P.B.: En plus de la famine, il y a un grave problème de protection des civils. Les violences sexuelles, perpétrées par les forces gouvernementales et les groupes d’opposition, sont utilisées dans le conflit pour instrumentaliser et terroriser les populations, comme l’a notamment dénoncé la Commission sur les droits de l’homme au Soudan du SudLien externe. Les civils, en particulier les femmes, les enfants et les vieillards, sont à la merci des groupes armés, qui sont d’ailleurs de plus en plus nombreux. Quant aux jeunes hommes, ils courent le risque de devenir des enfants soldats ou d’être enrôlés de force, s’ils ne prennent pas la fuite.
swissinfo.ch: Comment protéger les plus faibles en luttant contre le phénomène endémique des violences sexuelles?
P.B.: Nous avons, par exemple, soutenu un programme mis en place par une ONG dans un camp de protection des civiles. D’une part, des travailleurs humanitaires accompagnent les femmes qui vont chercher du bois, car la présence de témoins diminue le risque d’agressions sexuelles. Ils veillent aussi à l’organisation des femmes à l’intérieur du camp; des latrines éclairées et qui puissent être verrouillées sont notamment installées. Finalement, un travail de sensibilisation des groupes de jeunes hommes, qui terrorisent parfois les personnes vulnérables, est effectué. Il consiste à les faire réfléchir à leurs actes mais aussi à leur donner d’autres moyens de s’occuper. Ces jeunes deviennent de petits criminels par désœuvrement mais aussi parce qu’ils sont éduqués à prouver leur virilité par la violence. Il faut donc leur offrir d’autres modèles et d’autres moyens de canaliser leur énergie.
swissinfo.ch: Sur quels éléments se concentre la mission de la Direction du développement et de la coopération suisse (DDC)?

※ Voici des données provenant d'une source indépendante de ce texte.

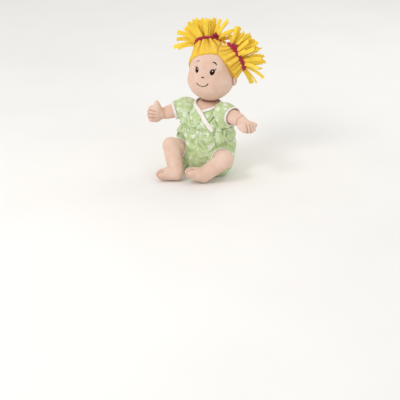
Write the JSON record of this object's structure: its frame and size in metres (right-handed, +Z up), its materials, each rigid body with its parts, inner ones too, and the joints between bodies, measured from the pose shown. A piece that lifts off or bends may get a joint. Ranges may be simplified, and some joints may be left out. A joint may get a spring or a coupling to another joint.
{
  "type": "interactive baby doll",
  "caption": "Soft cloth baby doll, sitting, with jointed limbs and head, felt-strip pigtails, a wrap romper and a press-to-talk sound module in its back pocket.",
  "frame": {"origin": "on the surface that the doll sits on, under the middle of its seat", "axes": "+Z up along the doll's height, -Y the way its body faces, +X to its left"},
  "size_m": [0.2324, 0.2078, 0.303],
  "materials": {
    "skin_velour": "short-pile velour",
    "hair_felt": "brushed felt, gathered",
    "strip_felt": "cut felt",
    "band_elastic": "covered elastic",
    "green_print": "printed cotton jersey",
    "white_trim": "folded binding",
    "hook_and_loop": "hook-and-loop tape",
    "case_plastic": "moulded",
    "button_plastic": "moulded",
    "board": "solder mask",
    "steel": "plated",
    "dark_plastic": "moulded"
  },
  "bodies": {
    "body": {"torso": "skin_velour", "pocket_flap": "skin_velour", "pocket_loop_strip": "hook_and_loop", "pocket_hook_strip": "hook_and_loop", "romper_bodice": "green_print", "romper_wrap_panel": "green_print", "wrap_binding_right": "white_trim", "wrap_binding_left": "white_trim", "waist_elastic_casing": "green_print", "romper_seat": "green_print", "module_case_front": "case_plastic", "module_case_back": "case_plastic", "button_spring": "steel", "circuit_board": "board", "tact_switch": "dark_plastic", "speaker": "dark_plastic", "button_cell_1": "steel", "button_cell_2": "steel", "button_cell_3": "steel", "battery_contact_negative": "steel", "battery_contact_positive": "steel", "battery_door": "case_plastic", "battery_door_screw": "steel"},
    "module_button": {"press_button": "button_plastic"},
    "module_switch": {"power_switch": "dark_plastic"},
    "neck": {"neck": "skin_velour"},
    "head": {"head": "skin_velour", "ear_left": "skin_velour", "ear_right": "skin_velour", "hair_cap_left": "hair_felt", "hair_cap_right": "hair_felt", "hair_tie_left": "band_elastic", "hair_tie_right": "band_elastic"},
    "arm_root_left": {"arm_seam_left": "white_trim"},
    "arm_left": {"arm_left": "skin_velour", "sleeve_left": "green_print", "sleeve_cuff_left": "white_trim"},
    "hand_left": {"hand_left": "skin_velour"},
    "leg_left": {"thigh_left": "skin_velour", "leg_seam_left": "white_trim", "shorts_leg_left": "green_print", "shorts_hem_left": "white_trim"},
    "lower_leg_left": {"lower_leg_left": "skin_velour"},
    "pigtail_left": {"pigtail_left": "strip_felt"},
    "arm_root_right": {"arm_seam_right": "white_trim"},
    "arm_right": {"arm_right": "skin_velour", "sleeve_right": "green_print", "sleeve_cuff_right": "white_trim"},
    "hand_right": {"hand_right": "skin_velour"},
    "leg_right": {"thigh_right": "skin_velour", "leg_seam_right": "white_trim", "shorts_leg_right": "green_print", "shorts_hem_right": "white_trim"},
    "lower_leg_right": {"lower_leg_right": "skin_velour"},
    "pigtail_right": {"pigtail_right": "strip_felt"}
  },
  "joints": [
    {"name": "button_press", "type": "slide", "parent": "body", "child": "module_button", "axis": [0, 1, 0], "range_m": [0, 0.0016], "stiffness_N_per_m": 600, "springref_m": -0.0012},
    {"name": "power_slide", "type": "slide", "parent": "body", "child": "module_switch", "axis": [0, 0, 1], "range_m": [0, 0.0016]},
    {"name": "neck_turn", "type": "hinge", "parent": "body", "child": "neck", "pos_m": [0.003, 0.024, 0.154], "axis": [0, 0, 1], "range_deg": [-35, 35]},
    {"name": "head_nod", "type": "hinge", "parent": "neck", "child": "head", "pos_m": [0.003, 0.024, 0.154], "axis": [0.9903, 0.1392, 0], "range_deg": [-12, 8]},
    {"name": "shoulder_swing_left", "type": "hinge", "parent": "body", "child": "arm_root_left", "pos_m": [0.041, 0.009, 0.127], "axis": [0, 0, -1], "range_deg": [-22, 22]},
    {"name": "shoulder_raise_left", "type": "hinge", "parent": "arm_root_left", "child": "arm_left", "pos_m": [0.041, 0.009, 0.127], "axis": [0, -1, 0], "range_deg": [-14, 40]},
    {"name": "wrist_bend_left", "type": "hinge", "parent": "arm_left", "child": "hand_left", "pos_m": [0.09, -0.012, 0.123], "axis": [0.329, 0.943, -0.0492], "range_deg": [-20, 20]},
    {"name": "hip_lift_left", "type": "hinge", "parent": "body", "child": "leg_left", "pos_m": [0.03, 0.002, 0.03], "axis": [-1, 0, 0], "range_deg": [-30, 12]},
    {"name": "knee_straighten_left", "type": "hinge", "parent": "leg_left", "child": "lower_leg_left", "pos_m": [0.07, -0.04, 0.048], "axis": [-0.5753, -0.2089, 0.7908], "range_deg": [0, 60]},
    {"name": "pigtail_flop_left", "type": "hinge", "parent": "head", "child": "pigtail_left", "pos_m": [0.04399, 0.05413, 0.23127], "axis": [0.5888, -0.8083, 0], "range_deg": [-14, 14]},
    {"name": "shoulder_swing_right", "type": "hinge", "parent": "body", "child": "arm_root_right", "pos_m": [-0.041, 0.009, 0.127], "axis": [0, 0, 1], "range_deg": [-22, 22]},
    {"name": "shoulder_raise_right", "type": "hinge", "parent": "arm_root_right", "child": "arm_right", "pos_m": [-0.041, 0.009, 0.127], "axis": [0, 1, 0], "range_deg": [-14, 40]},
    {"name": "wrist_bend_right", "type": "hinge", "parent": "arm_right", "child": "hand_right", "pos_m": [-0.084, -0.015, 0.112], "axis": [0.0785, 0.1967, 0.9773], "range_deg": [-20, 20]},
    {"name": "hip_lift_right", "type": "hinge", "parent": "body", "child": "leg_right", "pos_m": [-0.03, 0.002, 0.03], "axis": [-1, 0, 0], "range_deg": [-30, 12]},
    {"name": "knee_straighten_right", "type": "hinge", "parent": "leg_right", "child": "lower_leg_right", "pos_m": [-0.046, -0.05, 0.06], "axis": [-0.8597, -0.0297, -0.51], "range_deg": [0, 60]},
    {"name": "pigtail_flop_right", "type": "hinge", "parent": "head", "child": "pigtail_right", "pos_m": [-0.02005, 0.05304, 0.25079], "axis": [0.7591, 0.651, 0], "range_deg": [-14, 14]}
  ]
}
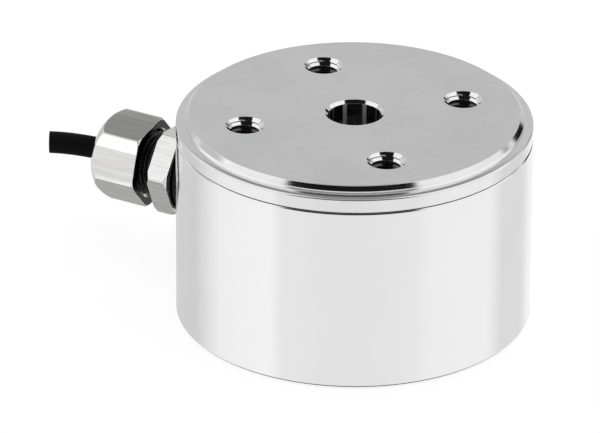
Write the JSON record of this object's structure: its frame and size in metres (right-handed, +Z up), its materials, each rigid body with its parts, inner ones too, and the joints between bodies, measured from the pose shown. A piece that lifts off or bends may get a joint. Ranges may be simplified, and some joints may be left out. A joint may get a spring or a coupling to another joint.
{
  "type": "force torque sensor",
  "caption": "Round metal force and torque sensor with a centre bore, tapped holes in both faces, a load flange over a thin gap and a side gland with a short cable.",
  "frame": {"origin": "centre of the bottom mounting face, on the axis of the centre bore", "axes": "+Z up along the centre bore, out of the tool face; the cable gland points along -X"},
  "size_m": [0.0911, 0.06, 0.0363],
  "materials": {
    "flange_aluminium": "fine satin face, polished rim",
    "housing_aluminium": "smooth turned",
    "base_aluminium": "fine satin",
    "spring_alloy": "milled",
    "sleeve_steel": "turned",
    "screw_steel": "plated",
    "pin_steel": "ground",
    "seal_rubber": "matt",
    "gauge_film": "polyimide film",
    "lead_insulation": "enamelled",
    "board_laminate": "solder mask",
    "standoff_brass": "turned",
    "chip_plastic": "moulded",
    "tin_plate": "tinned",
    "connector_plastic": "moulded",
    "cable_black": "matt",
    "braid_copper": "tinned copper braid",
    "core_insulation": "extruded",
    "copper": "bright copper",
    "nickel_plate": "nickel plated",
    "claw_plastic": "polyamide"
  },
  "bodies": {
    "root": {"load_flange": "flange_aluminium", "housing": "housing_aluminium", "base_plate": "base_aluminium", "spring_element": "spring_alloy", "bore_sleeve": "sleeve_steel", "hub_screws": "screw_steel", "base_screws": "screw_steel", "hub_dowels": "pin_steel", "ring_dowels": "pin_steel", "seal_ring": "seal_rubber", "base_o_ring": "seal_rubber", "gauges_top": "gauge_film", "gauges_bottom": "gauge_film", "gauges_side": "gauge_film", "gauge_leads": "lead_insulation", "terminal_board": "board_laminate", "board_standoffs": "standoff_brass", "board_screws": "screw_steel", "amplifier_chips": "chip_plastic", "chip_leads": "tin_plate", "board_connector": "connector_plastic", "cable_jacket": "cable_black", "cable_shield": "braid_copper", "cable_cores": "core_insulation", "core_strands": "copper", "gland_body": "nickel_plate", "gland_nut": "nickel_plate", "gland_seal": "seal_rubber", "gland_claw": "claw_plastic", "gland_gasket": "seal_rubber"}
  },
  "joints": []
}
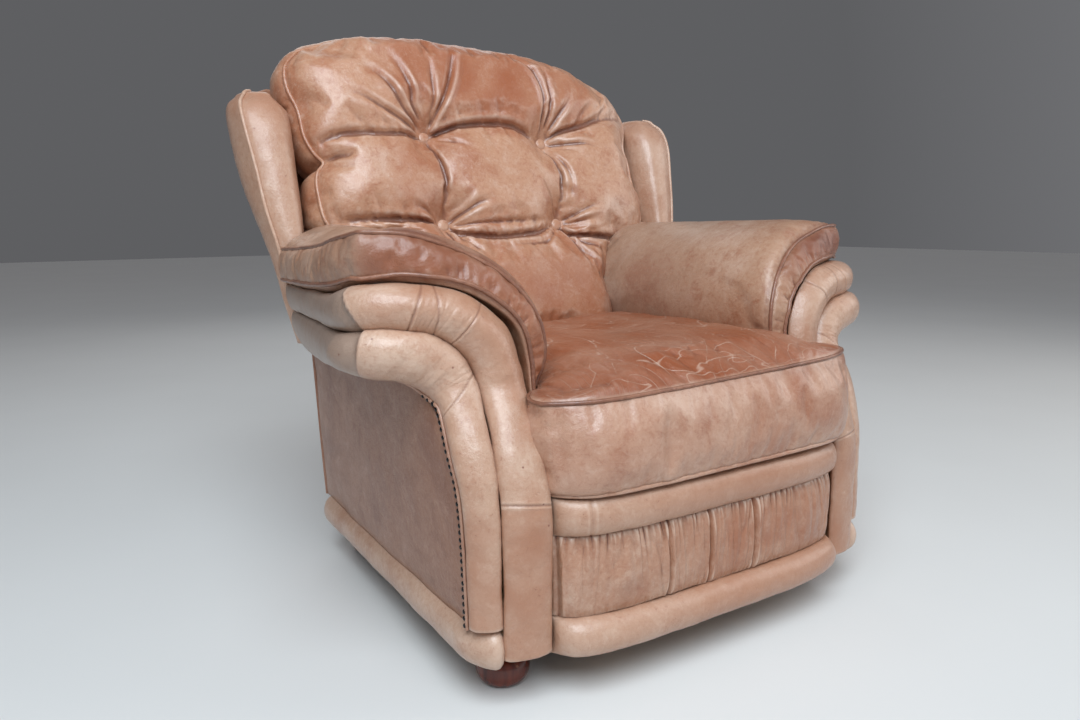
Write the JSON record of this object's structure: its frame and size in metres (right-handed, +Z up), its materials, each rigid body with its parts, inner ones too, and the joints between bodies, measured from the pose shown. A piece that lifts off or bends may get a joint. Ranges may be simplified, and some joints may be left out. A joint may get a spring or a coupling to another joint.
{
  "type": "club chair",
  "caption": "Worn tan leather club chair with scrolled roll-over arms, side wings, a loose seat cushion, a buttoned back cushion and bun feet.",
  "frame": {"origin": "on the floor, under the middle of the chair's bounding box", "axes": "+Z up, -Y is the front of the chair, +X is the sitter's left-hand side"},
  "size_m": [0.9752, 0.9043, 0.9698],
  "materials": {
    "seat_leather": "worn orange-tan hide, crackled, satin",
    "back_leather": "worn tan hide with mottled stains, satin",
    "arm_leather": "tan hide, burnished dark where hands rest, satin",
    "roll_leather": "pale cream-tan hide with small specks, satin",
    "panel_leather": "plain greyish tan hide, low sheen",
    "hardwood": "sawn, unfinished",
    "dark_wood": "dark red-brown gloss varnish",
    "spring_steel": "plain wire",
    "black_nails": "black domed heads, satin",
    "webbing": "woven strap",
    "felt": "pressed fibre pad",
    "dust_cloth": "thin black cloth"
  },
  "bodies": {
    "root": {"arm_board_left": "hardwood", "arm_board_right": "hardwood", "arm_pad_left": "arm_leather", "arm_pad_right": "arm_leather", "back_button_1": "back_leather", "back_button_2": "back_leather", "back_button_3": "back_leather", "back_button_4": "back_leather", "back_cushion": "back_leather", "back_post_left": "hardwood", "back_post_right": "hardwood", "back_webbing_1": "webbing", "back_webbing_2": "webbing", "back_webbing_3": "webbing", "corner_block_front_left": "hardwood", "corner_block_front_right": "hardwood", "corner_block_rear_left": "hardwood", "corner_block_rear_right": "hardwood", "dust_cover": "dust_cloth", "foot_front_left": "dark_wood", "foot_front_right": "dark_wood", "foot_rear_left": "dark_wood", "foot_rear_right": "dark_wood", "front_base_roll": "roll_leather", "front_border": "roll_leather", "front_post_left": "hardwood", "front_post_right": "hardwood", "front_rail": "hardwood", "gathered_apron": "seat_leather", "inside_arm_left": "hardwood", "inside_arm_right": "hardwood", "lower_roll_left": "roll_leather", "lower_roll_right": "roll_leather", "nail_strip_left": "black_nails", "nail_strip_right": "black_nails", "outside_back": "panel_leather", "rear_base_roll": "roll_leather", "rear_rail": "hardwood", "seat_cushion": "seat_leather", "seat_platform": "felt", "side_base_roll_left": "roll_leather", "side_base_roll_right": "roll_leather", "side_panel_left": "panel_leather", "side_panel_right": "panel_leather", "side_rail_left": "hardwood", "side_rail_right": "hardwood", "top_rail": "hardwood", "upper_roll_left": "roll_leather", "upper_roll_right": "roll_leather", "wing_left": "roll_leather", "wing_right": "roll_leather", "zigzag_spring_1": "spring_steel", "zigzag_spring_2": "spring_steel", "zigzag_spring_3": "spring_steel", "zigzag_spring_4": "spring_steel"}
  },
  "joints": []
}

P.B.: Nous investissons dans trois domaines. Le premier est la sécurité alimentaire; nous appuyons en particulier l’aide d’urgence apportée par le Programme Alimentaire Mondial (PAM)Lien externe mais nous contribuons aussi à stabiliser les agriculteurs qui sont encore en mesure de produire pour eux-mêmes et pour les autres. Nous nous occupons aussi de la protection des civils, en mettant l’accent sur tout ce qui peut aider les communautés à se protéger elles-mêmes. La lutte contre les violences sexuelles en fait partie mais aussi tout ce qui peut contribuer à réduire les conflits violents, car le Soudan du Sud fait face à des conflits interethniques et interclaniques. La Suisse se concentre également sur la médiation, la facilitation du processus de paix et la mise en place d’espaces civiques.
«Les violences sexuelles sont utilisées dans le conflit pour instrumentaliser et terroriser les populations.»
swissinfo.ch: A quelles difficultés se heurte l’aide humanitaire?
P.B.: Les obstacles sont quotidiens: demandes de pots-de-vin, confiscation de matériel, des autorisations qui sont considérées comme insuffisantes. En ce qui concernent le transport de l’aide, le trajet d’un camion de Juba (la capitale) jusqu’au nord du pays peut coûter plusieurs milliers de francs. Il ne s’agit pas de taxes officielles mais de barrages, d’autorités autoproclamées ou de bandits qui demandent des paiements. Si on veut passer, il faut payer et les transports sont ainsi retardés. Le sentiment d’insécurité est l’autre gros problème. Presque tous les jours, un travailleur humanitaire est attaqué ou harcelé. La crise économique en est évidemment la cause; les gens sont à bout, n’ont pas d’argent, ont faim, alors ils attaquent ceux qui sont là et qui semblent avoir des ressources.
swissinfo.ch: Des obstacles qui ont des conséquences sur le travail du personnel humanitaire…
P.B.: C’est un véritable cercle vicieux qui s’installe. Dès le début du conflit, nous avons constaté que le Soudan du Sud est l’un des pays les plus dangereux au monde pour le personnel humanitaire. Les risques ont toutefois augmenté. La situation est de plus en plus difficile à supporter. Résultat: de moins en moins de gens sont disposés à venir ici et, globalement, ceux qui acceptent de venir sont de moins en moins expérimentés, même s’il y a évidemment des personnes remarquables. Récemment, des humanitaires ont été violées dans un hôtel à Juba. Les taux de recrutement ont immédiatement baissé. Certaines organisations n’engagent pratiquement plus de femmes, parce qu’elles sont objectivement plus menacées.
La pire crise humanitaire depuis la fin de la Deuxième Guerre mondiale
Le secrétaire général adjoint de l’ONU aux affaires humanitaires Stephen O’Brien a réclamé 4,5 milliards de francs à la communauté internationale d’ici juillet pour «éviter une catastrophe». Et d’ajouter que «le monde fait face à sa pire crise humanitaire depuis la fin de la Deuxième Guerre mondiale, avec plus de 20 millions de gens confrontés à la faim et à la famine dans quatre pays»: Somalie, Soudan du Sud, Nigeria et Yémen.
La Suisse se mobilise pour venir en aide à ces quatre pays. La Direction pour le développement et la coopération (DDC) mettra à disposition 15 millions de francs du fonds pour les urgences humanitaires, a annoncé le Département fédéral des affaires étrangères. De son côté, le Comité international de la Croix-Rouge demande 400 millions de dollars pour ces quatre pays.